I don't care what anyone says. Minor League Baseball, and more specifically Class A baseball, is the truest the sport can get without being the rookie leagues. These kids make 20 grand a year if they're lucky, plus a per diem. And they do it all for the love of the game. They love baseball, simple as that.

And they love scoreboards like this one:



Lexington 2 7 3
Charleston, WV 321


Only in the minor leagues, the pinnacle of sport (with the exception of track, of course), could a team score three runs on two hits. God Bless America, and Bud Selig if He has some extra time.

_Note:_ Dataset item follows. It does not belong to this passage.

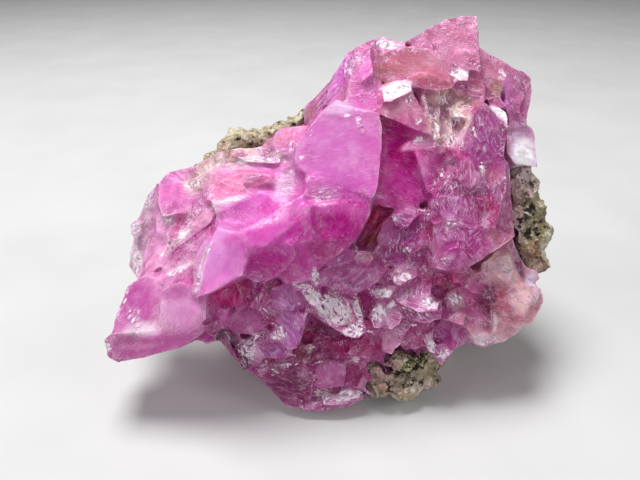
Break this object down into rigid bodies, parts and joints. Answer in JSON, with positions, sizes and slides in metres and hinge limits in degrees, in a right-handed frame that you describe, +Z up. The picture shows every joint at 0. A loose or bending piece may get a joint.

Go Alley Cats. For more information the Charleston Alley Cats, including where to buy their merchandise, click here.

Saturday, May 24, 2003

Alright, I guess the first thing I want to say is that I am not a huge fan of the word, "blog." I've expressed this opinion before, and I'm sure that some of you know everything that I'm going to say on the subject. The following rant is to humor those who don't.

A blog sounds like something you pull out of your nose, or your ear, or somewhere else (if you make a habit of picking any of those). It just sounds wrong. I know, I know, it's a hip simplification of a word, created by the net-savvy to maximize the speed with which they can communicate, or some such nonsense. But seriously: "weblog," the word from whence "blog" came, is only two more letters. I highly doubt that your average h@[|<3r (yeah, you know how I like that k) can really increase the speed with which he chats with his buddies by very much merely by subtracting two letters.

Perhaps it sounds cooler, I don't know. I guess that "blog" isn't a word you'll forget any time in the near future. But then, how many of you have forgotten the more mundane words "air," "chant," or "ointment?" I don't think I've ever been talking to anyone and failed to use any of those words correctly.

Then again, in keeping with the theme of this "blog" *shudder*, maybe I've just stuck one too many forks in a wall socket to form a coherent thought.